The verdict, the district’s school board said, brought an end to “a sad and tragic” chapter for Atlanta’s school system.
The widespread nature of the alleged cheating in Atlanta and other districts in recent years has helped fuel a national debate about high-stakes standardized tests in schools: the frequency of those tests, and the ease by which the scores could be manipulated by a few.
“It shocked people to see how pervasive cheating was on school tests…[it] forced people around the country to take note of the problem,” said Gregory Cizek, a professor of educational measurement and evaluation at the University of North Carolina who testified as a prosecution witness during the cheating trial.

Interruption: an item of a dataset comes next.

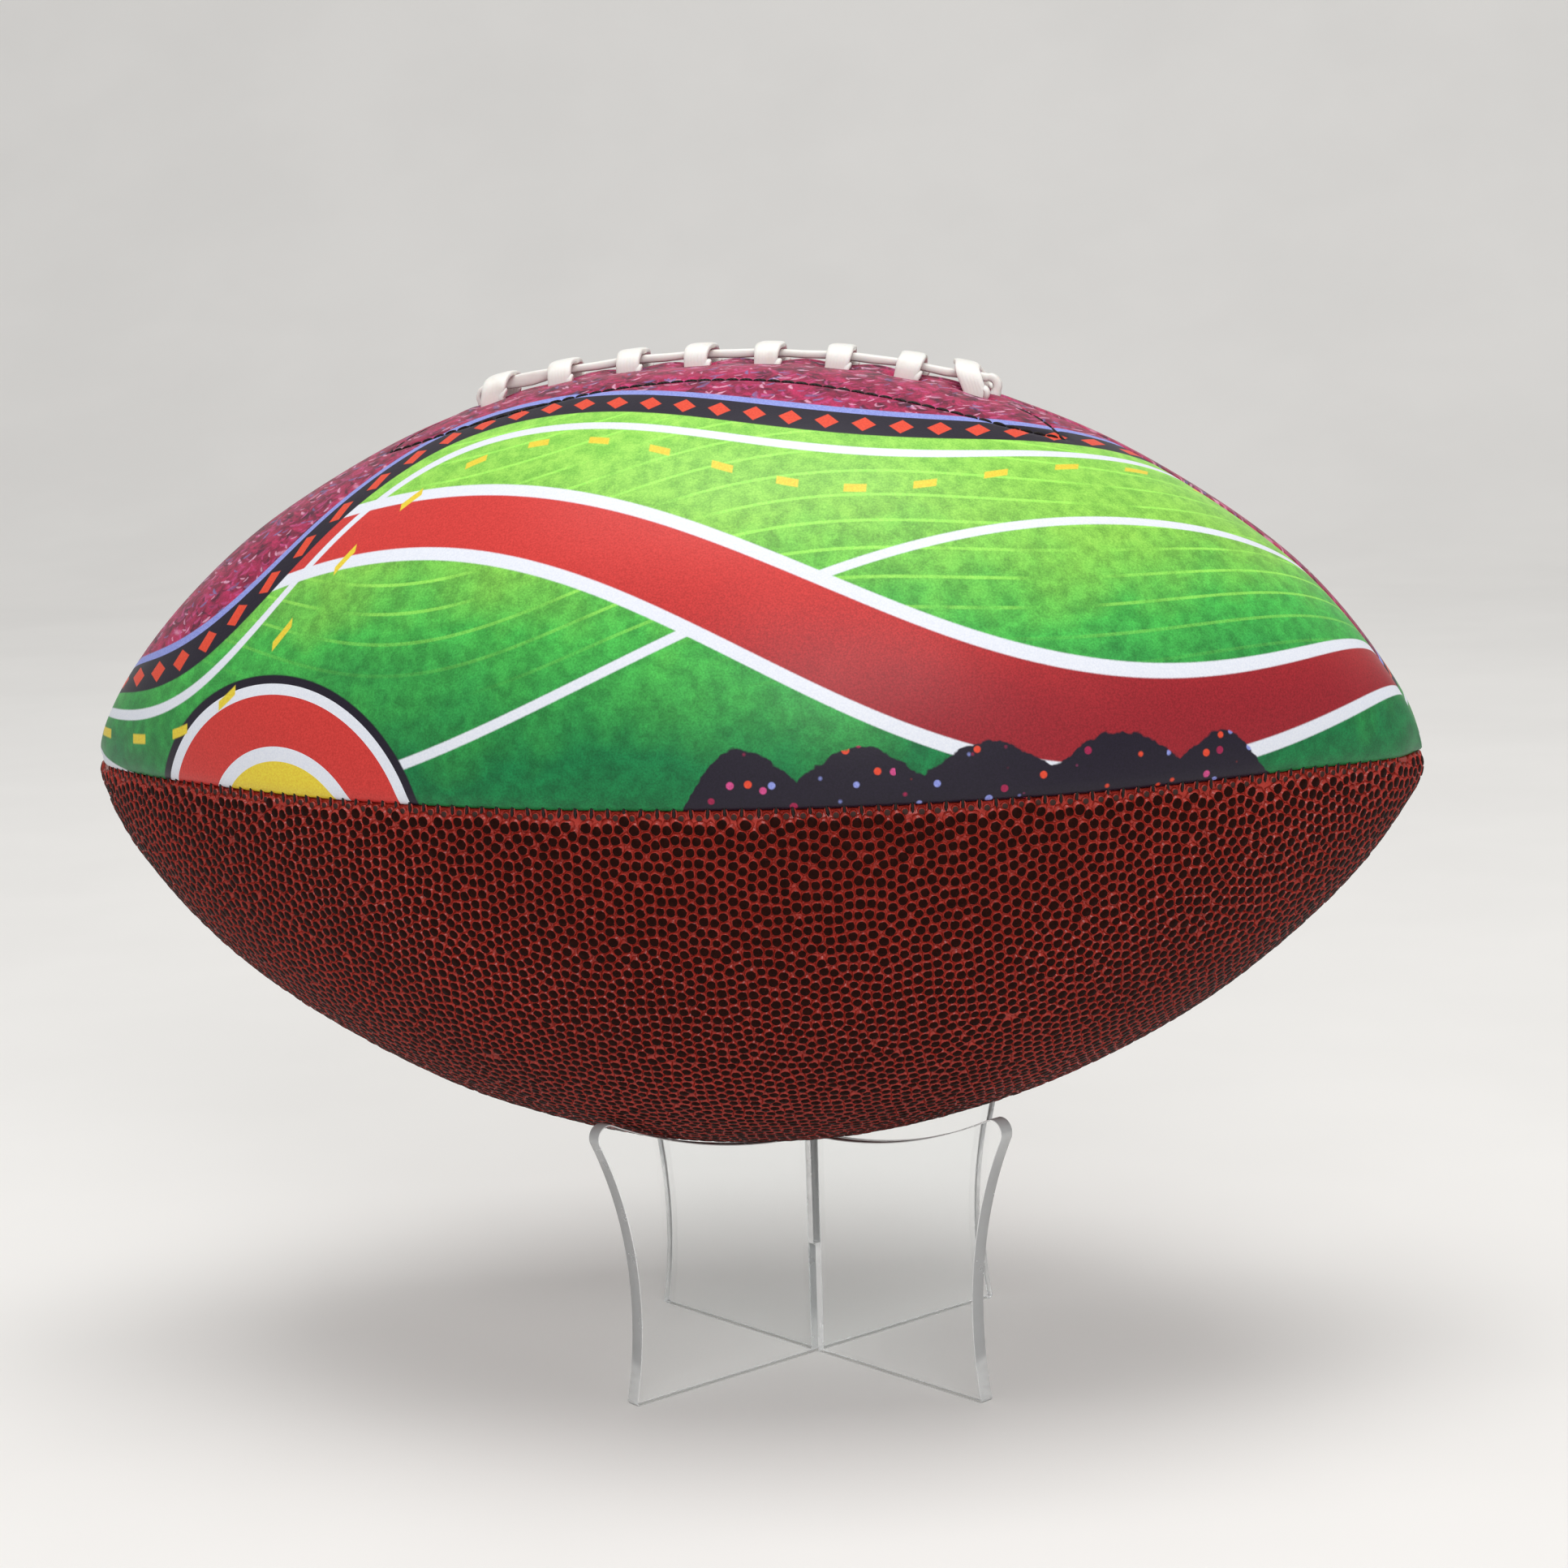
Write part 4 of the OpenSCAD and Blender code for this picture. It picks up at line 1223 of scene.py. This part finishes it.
class FOOTBALL_OT_laces(bpy.types.Operator):
    """Lace the ball with the cross laces and the lengthwise lace"""
    bl_idname = "football.laces"
    bl_label = "Laces"

    def execute(self, context):
        laces = context.scene.football_laces
        material = lace_material(laces)
        for i, place in enumerate(lace_places()):
            self.cross_lace(i, place, laces, material)
        self.lengthwise(laces, material)
        return {"FINISHED"}

    def local(self, angle):
        """Origin, direction along and direction out, on the laced round at an angle."""
        out = np.array([math.sin(angle), 0, math.cos(angle)])
        along = np.array([math.cos(angle), 0, -math.sin(angle)])
        origin = np.array([0, 0, laced_axis()]) + out * ball_settings().laced_round
        return origin, along, out

    def cross_lace(self, i, place, laces, material):
        """One cross lace over the lengthwise lace, with the fold that comes up beside its foot."""
        origin, along, out = self.local(math.asin(place / ball_settings().laced_round))
        side_way = np.array([0, -1.0, 0])
        rng = np.random.default_rng(40 + i)
        over = laces.run_rise + laces.run_thickness + 0.1 * MM + laces.thickness / 2
        lean, drift = LACE_LEANS[i] * MM, LACE_DRIFTS[i] * MM
        # A squarish arch from leg to leg
        turn = np.linspace(0, math.pi, 41)
        y = laces.hole_row * power_round(np.cos(turn), 3.1)
        h = over * power_round(np.sin(turn), 3.1)
        legs = np.linspace(-laces.depth * 0.8, 0, 9)[:-1]
        foot = np.full(len(legs), laces.hole_row)
        y = np.concatenate([foot, y, -foot])
        h = np.concatenate([legs, h, legs[::-1]])
        rise = np.clip(h / over, 0, 1)
        dip = 1.2 * MM
        shift = (lean + drift * np.clip(0.5 - y / (8 * MM), 0, 1)) * np.maximum(h + dip, 0)
        shift = shift / (over + dip) + 0.12 * MM * np.sin(y / MM * 0.7 + i * 1.9)
        path = origin + np.outer(shift, along) + np.outer(y, side_way) + np.outer(h, out)
        tangent = unit(np.gradient(path, axis=0))
        flat = unit(along - tangent * (tangent @ along)[:, None] * 0.4)
        up = unit(np.cross(flat, tangent))
        wide = laces.width / 2 * (1 + 0.02 * np.sin(np.linspace(0, 9, len(path)) + i)
                                  - 0.09 * (1 - rise) + 0.01 * rise)
        thick = laces.thickness / 2 * (1 + 0.06 * np.sin(np.linspace(1, 8, len(path)) + 2 * i))
        sections = [self.strap_section(w, t) for w, t in zip(wide, thick)]
        heap = Heap()
        points, faces = swept(path, flat, up, sections)
        heap.add(points, faces, self.strap_places(sections, path))
        # The next turn of the lace shows as a small fold beside each foot.
        last = i == laces.count - 1
        for side, size in ((1, 0.5 if last else 0.9), (-1, 0.5 if last else 0.8)):
            bow = np.linspace(0, math.pi, 15)
            fy = side * (laces.hole_row - 0.4 * MM + 0.8 * MM * np.cos(bow))
            fh = size * 1.5 * MM * np.sin(bow) - 0.6 * MM
            fx = (laces.width * 0.44 + 0.3 * MM * np.sin(bow) + rng.normal(0, 0.1 * MM)
                  + lean * 0.3 * np.sin(bow))
            fold = origin + np.outer(fx, along) + np.outer(fy, side_way) + np.outer(fh, out)
            fold = np.concatenate([fold[:1] - out * 1.5 * MM, fold, fold[-1:] - out * 1.5 * MM])
            tangent = unit(np.gradient(fold, axis=0))
            flat = unit(along - tangent * (tangent @ along)[:, None])
            sections = [rounded_section(0.62 * MM, 0.45 * MM, 2.6, 16)] * len(fold)
            points, faces = swept(fold, flat, np.cross(flat, tangent), sections)
            heap.add(points, faces, self.strap_places(sections, fold))
        heap.piece(f"cross_strap_{i + 1}", material, "lace", f"cross_lace_{i + 1}")

    def strap_section(self, half_w, half_t):
        """A flat strap with round edges and a faintly crowned face."""
        section = rounded_section(half_w, half_t, 4.2, 36)
        section[:, 1] *= 1 - 0.16 * (np.abs(section[:, 0]) / half_w) ** 4
        return section

    def strap_places(self, sections, path):
        """Where each point lies across, through and along its strap."""
        return np.concatenate([np.column_stack([s, np.full(len(s), r)])
                               for s, r in zip(sections, run_of(path))])

    def lengthwise(self, laces, material):
        """The lengthwise lace, which hooks down into the slit at both ends."""
        ball = ball_settings()
        half = laces.run_thickness / 2
        reach = laces.run_end / ball.laced_round
        middle = laces.shift * 0.6 / ball.laced_round
        angles = np.linspace(-reach, reach, 160) + middle

        def hook(side, band):
            """Rows from the end of the run round the turn and down its leg."""
            origin, along, out = self.local(side * reach + middle)
            along = along * side
            centre = origin + out * (laces.run_rise - laces.turn)
            rows = []
            for a in np.linspace(0, QUARTER, 14)[1:]:
                outward = out * math.cos(a) + along * math.sin(a)
                r = laces.turn + half + 0.3 * MM * math.sin(a * 2)
                rows.append((centre + outward * r, outward, laces.run_width / 2,
                             half + (band - half) * min(1, a / QUARTER * 1.6)))
            for d in np.linspace(0, laces.depth + laces.run_rise - laces.turn, 12)[1:]:
                flare = 1 + 0.25 * math.exp(-((d - 1.2 * MM) / (1.2 * MM)) ** 2)
                rows.append((centre + along * (laces.turn + half) - out * d
                             - along * 0.25 * MM * min(1, d / (2 * MM)), along,
                             laces.run_width / 2, band * flare))
            return rows

        # Each row has a point, its way out, half a width and half a thickness.
        rows = hook(-1, 0.6 * MM)[::-1]
        for a in angles:
            origin, along, out = self.local(a)
            x = a * ball.laced_round
            near = min(1, np.min(np.abs(lace_places() - x)) / (laces.pitch / 2))
            t = half * (1.04 + 0.06 * math.sin(a * 60 + 1) - 0.08 * (1 - near))
            # Next to the first cross lace it lies twisted, with its flat side to the front.
            twist = math.exp(-((x + 44 * MM) / (6.5 * MM)) ** 2)
            left = math.exp(-((a + reach) / 0.014) ** 2)
            t = t + 0.56 * MM * twist
            lift = (0.1 * MM * (1 - 2 * near)
                    - 0.5 * MM * math.exp(-((x - 45 * MM) / (9 * MM)) ** 2))
            rows.append((origin + out * (laces.run_rise + half + lift), out,
                         laces.run_width / 2 - 0.5 * MM * twist,
                         t + (0.6 * MM - t) * left * 0.8))
        rows += hook(1, 0.98 * MM)
        path, up, width, thick = (np.array(column) for column in zip(*rows))
        sections = [rounded_section(w, t, 3.0, 20) for w, t in zip(width, thick)]
        for s in sections:
            s[:, 1] -= 0.22 * MM * np.exp(-(s[:, 0] / (0.35 * MM)) ** 2) * (s[:, 1] > 0)
        points, faces = swept(path, np.tile([0, 1.0, 0], (len(path), 1)), up, sections)
        heap = Heap()
        heap.add(points, faces, self.strap_places(sections, path))
        heap.piece("lengthwise_strap", material, "lace", "lengthwise_lace")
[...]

In the last five years, the National Center for Fair & Open Testing, a critic of high-stakes standardized tests and the reliance on those assessments to judge the performance of students, educators, and districts, has documented cases of cheating in 40 states, the District of Columbia, and schools run by the U.S. Department of Defense. It also has documented 60 ways in which adults can manipulate test scores, said Robert Schaeffer, the organization’s public education director.
Mr. Schaeffer said state and federal officials have not addressed what he sees as the underlying reasons for the cheating—the overuse and misuse of standardized tests and the high stakes, including job security and bonuses, attached to them.

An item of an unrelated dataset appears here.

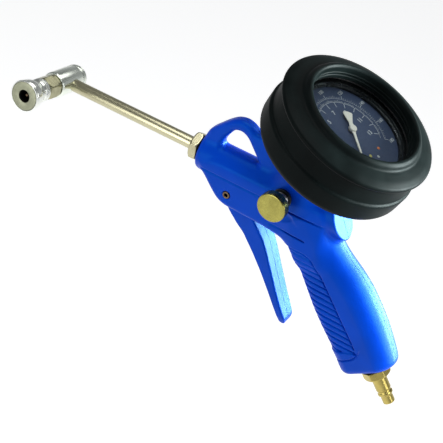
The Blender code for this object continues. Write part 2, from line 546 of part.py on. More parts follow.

“These are perfectly legitimate debates to have,” said Mr. McShane, the AEI research fellow. “But I don’t think that you can justify outright cheating.”
Beefing Up Security
In the years since the Atlanta cheating scandal first made national news, districts have ramped up test-security efforts and have focused on data forensics, which involve hiring companies to conduct statistical analyses on tests when the results appear highly unusual or if students’ scores dramatically differ when they change classrooms or schools.
In the Atlanta case, a deep-dive state investigation identified erasure patterns on student answer sheets that suggested the educators changed wrong answers to right ones after the test.
To combat the practice, more states are moving more, if not all, testing online, much of it due to their adoption of the new common-core-aligned tests developed by two federally funded consortia. But computer-based tests aren’t infallible either, Mr. Wollack said.
Schools with limited numbers of computers can give a test when they have the space, rather than at a set time. With so many variables and a longer testing window, the possibility of test-security breaches grows. Some students have even taken to posting test questions on social-media sites, such as Twitter, causing some testing companies to monitor the sites for illegal sharing of test information.
Many districts also provide annual training for staff, schooling districts on what teachers can say and do during testing, and how to properly limit access to exams before testing begins.
“Anytime you have a high-stakes test, there will be people spending considerable time trying to game the system,” Mr. Wollack said. “School districts know when this is going on, and they know, if it is going on, they probably can’t hide from it.”